- Born: Bellevue, Ohio, U.S.
- Education: University of Toledo
- Occupations: News anchor; Talk show host;
- Employers: WDTV; CNN (2003–2022); WKYC (2022–present);
- Spouse(s): Rob Koebel (divorced) Peter Wurm
- Children: 3

= Christi Paul =

American journalist

Christi Paul is an American journalist and former weekday news anchor for HLN and weekend anchor for CNN's New Day.

==Biography ==
Paul was raised in a Christian family in Bellevue, Ohio. She graduated from the University of Toledo where she earned a bachelor's degree in broadcast journalism. She first started in broadcast journalism in Clarksburg, West Virginia, working as a news anchor, editor, photographer, and reporter at WDTV. She then worked as a reporter and anchor in Boise, Idaho, and Phoenix. While at KTVB in Idaho, she was honored by the Idaho Press Club for her stories about Julianne Prudhomme, a four-year-old girl who underwent a five-organ transplant.

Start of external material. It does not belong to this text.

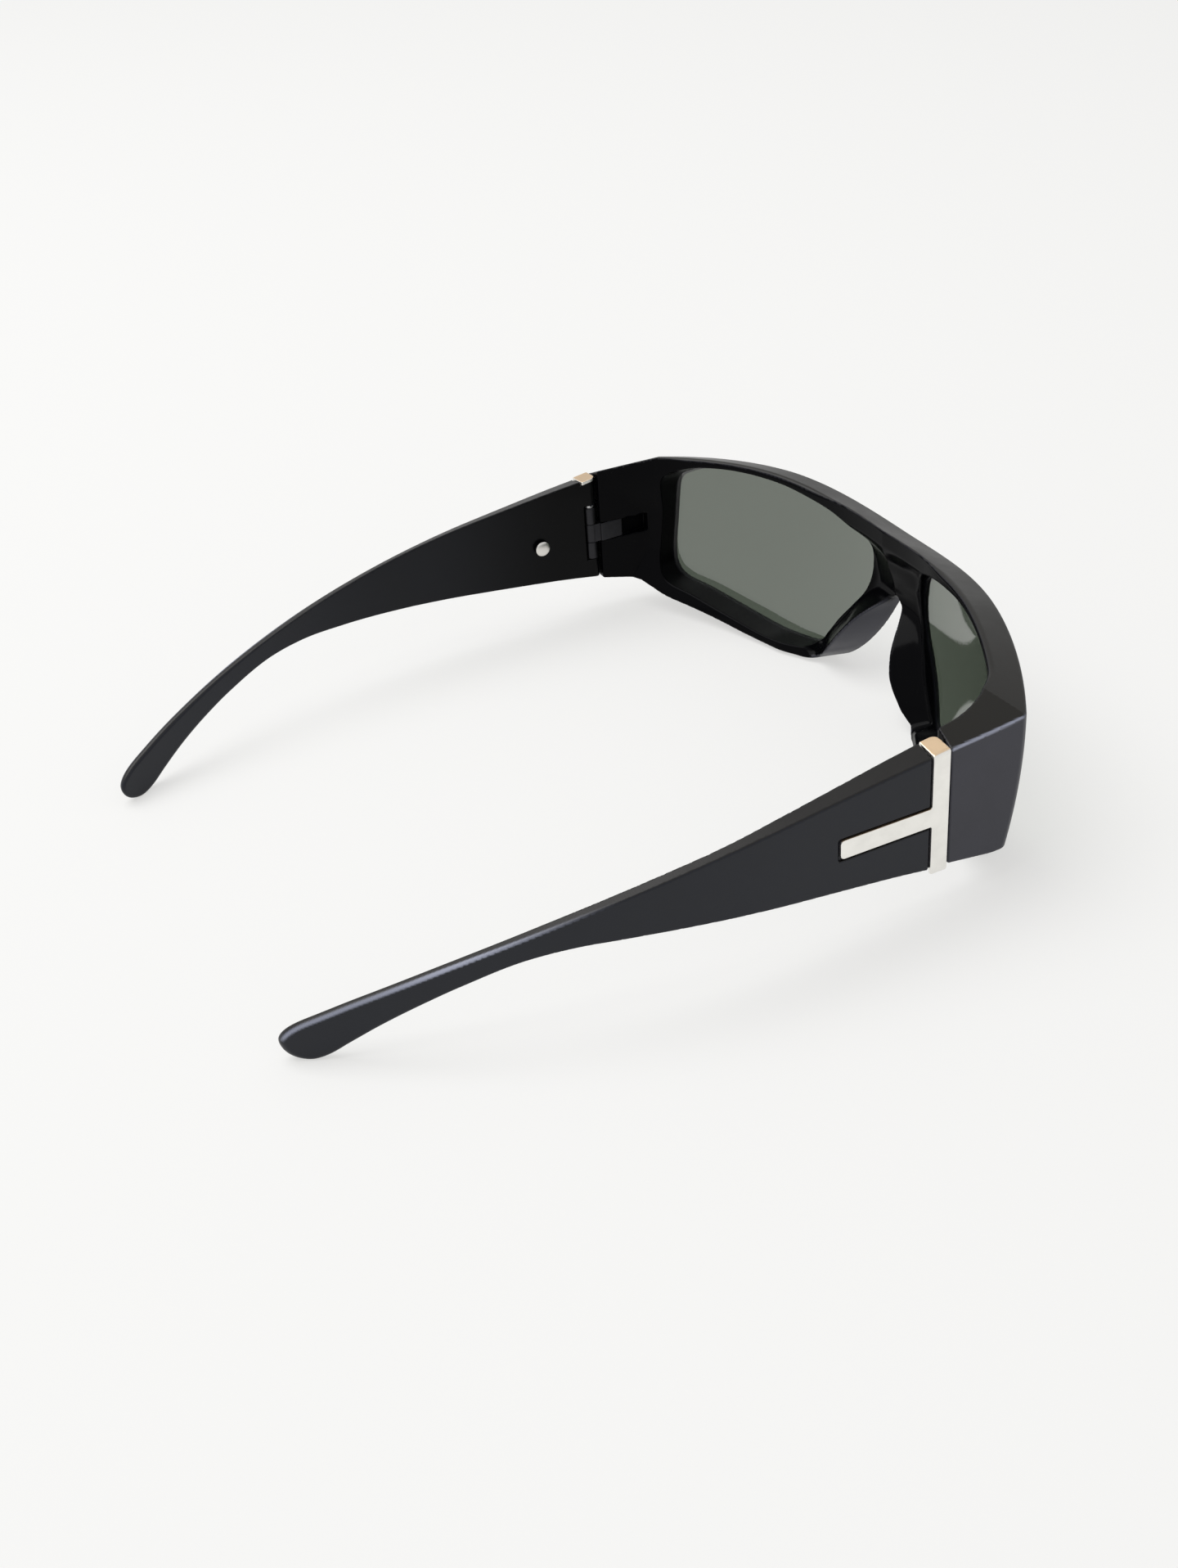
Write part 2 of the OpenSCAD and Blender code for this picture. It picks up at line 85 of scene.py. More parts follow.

Paul joined CNN in the spring of 2003. During her tenure at CNN, she anchored programs on the sister station HLN, which included being a substitute host for Morning Express with Robin Meade. She was also the weekend anchor for CNN's New Day for nine years. She covered the GOP Convention in 2016 in Cleveland. On June 26, 2022, she departed from the network after signing off on New Day Weekend to move back to Ohio. A month later, Paul joined the local news station WKYC in Cleveland, where she will co-anchor What's New on weekdays and focus on special content.

== Personal life ==
Paul is married to Peter Wurm and they have three daughters. She was previously married to reporter and news anchor Rob Koebel, whom she met in West Virginia and with whom she moved to Boise and Phoenix. She authored a book titled Love Isn't Supposed to Hurt in 2012, which recounted her marriage and domestic abuse she received from Koebel (who is named "Justin" in the book).

She is a former Miss Mansfield (Ohio); Miss Greater Cleveland, 1991–92; and third runner up to Miss Ohio, 1993. She had contested for the crown to succeed the 1992 winner Robin Meade, who would be her co-worker on CNN.

She performed the national anthem before the Atlanta Braves vs. Florida Marlins game on Wednesday, June 6, 2007, and the National Hockey League game on February 24, 2009, between the Colorado Avalanche and the Atlanta Thrashers (both games taking place in Atlanta).

Paul lent her voice to the narration of Skyview Atlanta about the area surrounding the Ferris wheel built around Centennial Olympic Park that opened in 2014.